## start
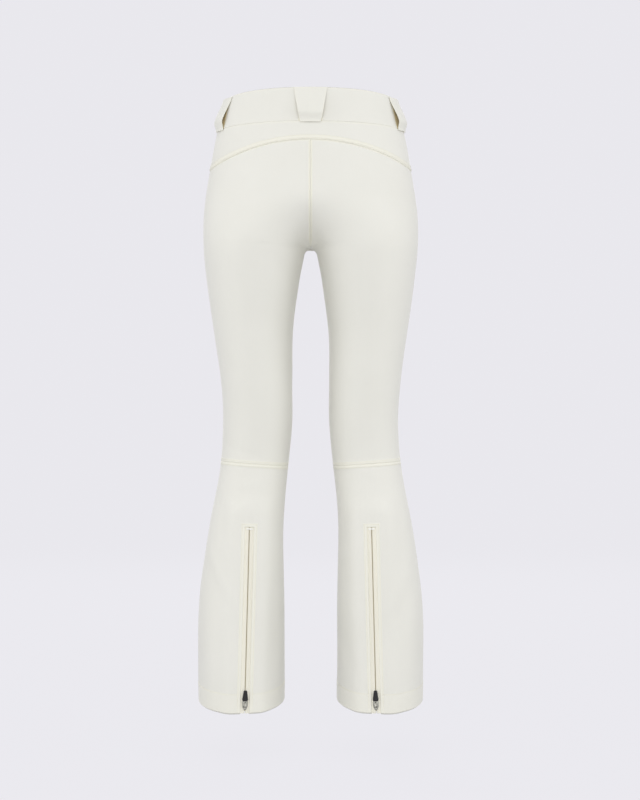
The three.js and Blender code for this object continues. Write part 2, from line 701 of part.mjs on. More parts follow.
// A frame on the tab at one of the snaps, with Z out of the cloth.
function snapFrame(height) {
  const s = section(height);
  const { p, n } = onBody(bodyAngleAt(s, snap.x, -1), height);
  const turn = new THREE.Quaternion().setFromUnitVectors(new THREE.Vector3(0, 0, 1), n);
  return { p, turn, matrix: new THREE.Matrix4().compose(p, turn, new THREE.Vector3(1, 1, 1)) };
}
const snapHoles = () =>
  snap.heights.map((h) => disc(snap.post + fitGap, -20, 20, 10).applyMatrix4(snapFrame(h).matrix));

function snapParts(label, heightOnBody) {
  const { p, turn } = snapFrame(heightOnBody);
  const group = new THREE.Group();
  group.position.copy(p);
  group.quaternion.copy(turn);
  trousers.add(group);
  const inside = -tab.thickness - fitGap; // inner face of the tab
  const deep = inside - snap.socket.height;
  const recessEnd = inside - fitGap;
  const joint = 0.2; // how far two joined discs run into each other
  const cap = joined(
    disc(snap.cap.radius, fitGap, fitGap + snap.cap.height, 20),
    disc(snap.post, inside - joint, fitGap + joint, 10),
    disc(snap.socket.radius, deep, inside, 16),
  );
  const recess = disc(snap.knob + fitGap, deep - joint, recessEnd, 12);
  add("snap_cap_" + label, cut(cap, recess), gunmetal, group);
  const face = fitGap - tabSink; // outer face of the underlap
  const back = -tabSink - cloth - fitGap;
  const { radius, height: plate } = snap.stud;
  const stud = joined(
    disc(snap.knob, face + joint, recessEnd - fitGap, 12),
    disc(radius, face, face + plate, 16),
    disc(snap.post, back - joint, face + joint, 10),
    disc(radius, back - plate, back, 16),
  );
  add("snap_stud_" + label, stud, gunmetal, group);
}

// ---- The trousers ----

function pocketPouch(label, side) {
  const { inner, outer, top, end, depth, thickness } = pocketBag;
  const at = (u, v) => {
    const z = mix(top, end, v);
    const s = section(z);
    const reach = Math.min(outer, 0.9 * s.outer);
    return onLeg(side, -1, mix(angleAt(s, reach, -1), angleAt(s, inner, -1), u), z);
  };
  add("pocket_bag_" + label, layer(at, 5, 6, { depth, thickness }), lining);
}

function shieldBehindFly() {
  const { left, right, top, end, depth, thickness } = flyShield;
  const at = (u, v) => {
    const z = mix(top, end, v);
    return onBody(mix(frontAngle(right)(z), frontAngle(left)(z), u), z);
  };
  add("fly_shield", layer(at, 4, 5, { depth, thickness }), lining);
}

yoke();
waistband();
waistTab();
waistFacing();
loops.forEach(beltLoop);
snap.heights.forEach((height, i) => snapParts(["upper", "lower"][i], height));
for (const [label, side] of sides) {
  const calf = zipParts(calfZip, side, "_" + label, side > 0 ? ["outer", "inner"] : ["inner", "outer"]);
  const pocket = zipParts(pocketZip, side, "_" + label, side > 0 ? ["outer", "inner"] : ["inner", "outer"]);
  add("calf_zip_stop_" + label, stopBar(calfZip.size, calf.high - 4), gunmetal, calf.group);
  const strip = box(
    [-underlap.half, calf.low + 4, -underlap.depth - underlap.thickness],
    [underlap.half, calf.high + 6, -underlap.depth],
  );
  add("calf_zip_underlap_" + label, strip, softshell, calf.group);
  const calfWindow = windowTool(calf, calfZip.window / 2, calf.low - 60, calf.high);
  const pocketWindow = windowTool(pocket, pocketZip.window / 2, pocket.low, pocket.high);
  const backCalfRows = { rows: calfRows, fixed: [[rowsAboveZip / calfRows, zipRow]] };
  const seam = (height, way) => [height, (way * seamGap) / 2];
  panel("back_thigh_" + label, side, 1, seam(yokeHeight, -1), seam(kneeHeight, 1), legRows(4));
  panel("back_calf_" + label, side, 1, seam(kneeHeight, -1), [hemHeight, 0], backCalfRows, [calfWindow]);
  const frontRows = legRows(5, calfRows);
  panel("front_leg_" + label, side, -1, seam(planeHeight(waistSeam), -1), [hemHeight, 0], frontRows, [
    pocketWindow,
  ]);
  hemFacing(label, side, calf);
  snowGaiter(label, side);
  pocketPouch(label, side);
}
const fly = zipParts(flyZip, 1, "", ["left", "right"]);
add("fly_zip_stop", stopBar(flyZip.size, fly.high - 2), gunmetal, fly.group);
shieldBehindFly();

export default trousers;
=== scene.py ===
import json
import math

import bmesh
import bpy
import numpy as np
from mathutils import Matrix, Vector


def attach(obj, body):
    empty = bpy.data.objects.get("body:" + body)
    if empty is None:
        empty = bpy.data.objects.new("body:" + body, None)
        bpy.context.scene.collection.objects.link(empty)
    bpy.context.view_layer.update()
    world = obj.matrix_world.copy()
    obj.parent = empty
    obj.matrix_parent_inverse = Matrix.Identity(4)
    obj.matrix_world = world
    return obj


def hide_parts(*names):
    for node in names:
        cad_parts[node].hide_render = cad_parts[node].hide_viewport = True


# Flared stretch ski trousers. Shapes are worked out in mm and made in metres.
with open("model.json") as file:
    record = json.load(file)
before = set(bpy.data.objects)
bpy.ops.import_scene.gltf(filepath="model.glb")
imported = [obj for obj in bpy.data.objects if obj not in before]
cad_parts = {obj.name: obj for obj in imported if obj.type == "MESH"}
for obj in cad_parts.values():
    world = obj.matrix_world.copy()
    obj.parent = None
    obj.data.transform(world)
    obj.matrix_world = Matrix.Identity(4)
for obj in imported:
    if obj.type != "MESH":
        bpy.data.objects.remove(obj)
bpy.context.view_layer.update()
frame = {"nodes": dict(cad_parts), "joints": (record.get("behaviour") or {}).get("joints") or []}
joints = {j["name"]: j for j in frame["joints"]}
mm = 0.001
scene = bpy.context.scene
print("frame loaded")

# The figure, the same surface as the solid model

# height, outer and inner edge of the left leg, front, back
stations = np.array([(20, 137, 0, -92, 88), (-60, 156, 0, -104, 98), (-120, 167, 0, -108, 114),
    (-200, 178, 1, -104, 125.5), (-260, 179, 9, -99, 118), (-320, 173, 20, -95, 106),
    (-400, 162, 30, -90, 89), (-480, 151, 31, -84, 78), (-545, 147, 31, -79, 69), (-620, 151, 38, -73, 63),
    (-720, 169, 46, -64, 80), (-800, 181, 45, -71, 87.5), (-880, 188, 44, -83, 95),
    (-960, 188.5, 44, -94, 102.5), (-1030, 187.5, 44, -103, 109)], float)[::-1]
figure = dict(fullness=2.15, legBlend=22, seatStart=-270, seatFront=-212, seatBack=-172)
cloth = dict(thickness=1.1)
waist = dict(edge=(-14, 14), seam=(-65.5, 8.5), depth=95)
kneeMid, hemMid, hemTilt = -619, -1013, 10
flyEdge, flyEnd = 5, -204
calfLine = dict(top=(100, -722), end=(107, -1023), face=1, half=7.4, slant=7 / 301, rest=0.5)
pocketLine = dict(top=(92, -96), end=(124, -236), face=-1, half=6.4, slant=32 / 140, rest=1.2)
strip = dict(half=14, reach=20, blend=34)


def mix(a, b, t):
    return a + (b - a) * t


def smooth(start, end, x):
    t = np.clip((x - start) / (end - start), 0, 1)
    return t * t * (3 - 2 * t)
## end
§ DESCRIPTION OF THE TASK
Your task is to quote the listing above word for word.

§ OUTPUT OF THE EXERCISE
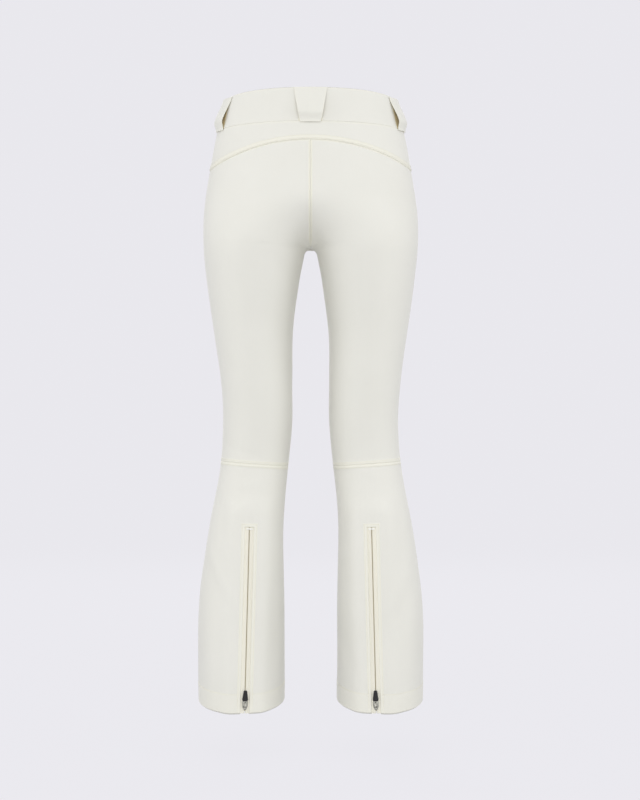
The three.js and Blender code for this object continues. Write part 2, from line 701 of part.mjs on. More parts follow.
// A frame on the tab at one of the snaps, with Z out of the cloth.
function snapFrame(height) {
  const s = section(height);
  const { p, n } = onBody(bodyAngleAt(s, snap.x, -1), height);
  const turn = new THREE.Quaternion().setFromUnitVectors(new THREE.Vector3(0, 0, 1), n);
  return { p, turn, matrix: new THREE.Matrix4().compose(p, turn, new THREE.Vector3(1, 1, 1)) };
}
const snapHoles = () =>
  snap.heights.map((h) => disc(snap.post + fitGap, -20, 20, 10).applyMatrix4(snapFrame(h).matrix));

function snapParts(label, heightOnBody) {
  const { p, turn } = snapFrame(heightOnBody);
  const group = new THREE.Group();
  group.position.copy(p);
  group.quaternion.copy(turn);
  trousers.add(group);
  const inside = -tab.thickness - fitGap; // inner face of the tab
  const deep = inside - snap.socket.height;
  const recessEnd = inside - fitGap;
  const joint = 0.2; // how far two joined discs run into each other
  const cap = joined(
    disc(snap.cap.radius, fitGap, fitGap + snap.cap.height, 20),
    disc(snap.post, inside - joint, fitGap + joint, 10),
    disc(snap.socket.radius, deep, inside, 16),
  );
  const recess = disc(snap.knob + fitGap, deep - joint, recessEnd, 12);
  add("snap_cap_" + label, cut(cap, recess), gunmetal, group);
  const face = fitGap - tabSink; // outer face of the underlap
  const back = -tabSink - cloth - fitGap;
  const { radius, height: plate } = snap.stud;
  const stud = joined(
    disc(snap.knob, face + joint, recessEnd - fitGap, 12),
    disc(radius, face, face + plate, 16),
    disc(snap.post, back - joint, face + joint, 10),
    disc(radius, back - plate, back, 16),
  );
  add("snap_stud_" + label, stud, gunmetal, group);
}

// ---- The trousers ----

function pocketPouch(label, side) {
  const { inner, outer, top, end, depth, thickness } = pocketBag;
  const at = (u, v) => {
    const z = mix(top, end, v);
    const s = section(z);
    const reach = Math.min(outer, 0.9 * s.outer);
    return onLeg(side, -1, mix(angleAt(s, reach, -1), angleAt(s, inner, -1), u), z);
  };
  add("pocket_bag_" + label, layer(at, 5, 6, { depth, thickness }), lining);
}

function shieldBehindFly() {
  const { left, right, top, end, depth, thickness } = flyShield;
  const at = (u, v) => {
    const z = mix(top, end, v);
    return onBody(mix(frontAngle(right)(z), frontAngle(left)(z), u), z);
  };
  add("fly_shield", layer(at, 4, 5, { depth, thickness }), lining);
}

yoke();
waistband();
waistTab();
waistFacing();
loops.forEach(beltLoop);
snap.heights.forEach((height, i) => snapParts(["upper", "lower"][i], height));
for (const [label, side] of sides) {
  const calf = zipParts(calfZip, side, "_" + label, side > 0 ? ["outer", "inner"] : ["inner", "outer"]);
  const pocket = zipParts(pocketZip, side, "_" + label, side > 0 ? ["outer", "inner"] : ["inner", "outer"]);
  add("calf_zip_stop_" + label, stopBar(calfZip.size, calf.high - 4), gunmetal, calf.group);
  const strip = box(
    [-underlap.half, calf.low + 4, -underlap.depth - underlap.thickness],
    [underlap.half, calf.high + 6, -underlap.depth],
  );
  add("calf_zip_underlap_" + label, strip, softshell, calf.group);
  const calfWindow = windowTool(calf, calfZip.window / 2, calf.low - 60, calf.high);
  const pocketWindow = windowTool(pocket, pocketZip.window / 2, pocket.low, pocket.high);
  const backCalfRows = { rows: calfRows, fixed: [[rowsAboveZip / calfRows, zipRow]] };
  const seam = (height, way) => [height, (way * seamGap) / 2];
  panel("back_thigh_" + label, side, 1, seam(yokeHeight, -1), seam(kneeHeight, 1), legRows(4));
  panel("back_calf_" + label, side, 1, seam(kneeHeight, -1), [hemHeight, 0], backCalfRows, [calfWindow]);
  const frontRows = legRows(5, calfRows);
  panel("front_leg_" + label, side, -1, seam(planeHeight(waistSeam), -1), [hemHeight, 0], frontRows, [
    pocketWindow,
  ]);
  hemFacing(label, side, calf);
  snowGaiter(label, side);
  pocketPouch(label, side);
}
const fly = zipParts(flyZip, 1, "", ["left", "right"]);
add("fly_zip_stop", stopBar(flyZip.size, fly.high - 2), gunmetal, fly.group);
shieldBehindFly();

export default trousers;
=== scene.py ===
import json
import math

import bmesh
import bpy
import numpy as np
from mathutils import Matrix, Vector


def attach(obj, body):
    empty = bpy.data.objects.get("body:" + body)
    if empty is None:
        empty = bpy.data.objects.new("body:" + body, None)
        bpy.context.scene.collection.objects.link(empty)
    bpy.context.view_layer.update()
    world = obj.matrix_world.copy()
    obj.parent = empty
    obj.matrix_parent_inverse = Matrix.Identity(4)
    obj.matrix_world = world
    return obj


def hide_parts(*names):
    for node in names:
        cad_parts[node].hide_render = cad_parts[node].hide_viewport = True


# Flared stretch ski trousers. Shapes are worked out in mm and made in metres.
with open("model.json") as file:
    record = json.load(file)
before = set(bpy.data.objects)
bpy.ops.import_scene.gltf(filepath="model.glb")
imported = [obj for obj in bpy.data.objects if obj not in before]
cad_parts = {obj.name: obj for obj in imported if obj.type == "MESH"}
for obj in cad_parts.values():
    world = obj.matrix_world.copy()
    obj.parent = None
    obj.data.transform(world)
    obj.matrix_world = Matrix.Identity(4)
for obj in imported:
    if obj.type != "MESH":
        bpy.data.objects.remove(obj)
bpy.context.view_layer.update()
frame = {"nodes": dict(cad_parts), "joints": (record.get("behaviour") or {}).get("joints") or []}
joints = {j["name"]: j for j in frame["joints"]}
mm = 0.001
scene = bpy.context.scene
print("frame loaded")

# The figure, the same surface as the solid model

# height, outer and inner edge of the left leg, front, back
stations = np.array([(20, 137, 0, -92, 88), (-60, 156, 0, -104, 98), (-120, 167, 0, -108, 114),
    (-200, 178, 1, -104, 125.5), (-260, 179, 9, -99, 118), (-320, 173, 20, -95, 106),
    (-400, 162, 30, -90, 89), (-480, 151, 31, -84, 78), (-545, 147, 31, -79, 69), (-620, 151, 38, -73, 63),
    (-720, 169, 46, -64, 80), (-800, 181, 45, -71, 87.5), (-880, 188, 44, -83, 95),
    (-960, 188.5, 44, -94, 102.5), (-1030, 187.5, 44, -103, 109)], float)[::-1]
figure = dict(fullness=2.15, legBlend=22, seatStart=-270, seatFront=-212, seatBack=-172)
cloth = dict(thickness=1.1)
waist = dict(edge=(-14, 14), seam=(-65.5, 8.5), depth=95)
kneeMid, hemMid, hemTilt = -619, -1013, 10
flyEdge, flyEnd = 5, -204
calfLine = dict(top=(100, -722), end=(107, -1023), face=1, half=7.4, slant=7 / 301, rest=0.5)
pocketLine = dict(top=(92, -96), end=(124, -236), face=-1, half=6.4, slant=32 / 140, rest=1.2)
strip = dict(half=14, reach=20, blend=34)


def mix(a, b, t):
    return a + (b - a) * t


def smooth(start, end, x):
    t = np.clip((x - start) / (end - start), 0, 1)
    return t * t * (3 - 2 * t)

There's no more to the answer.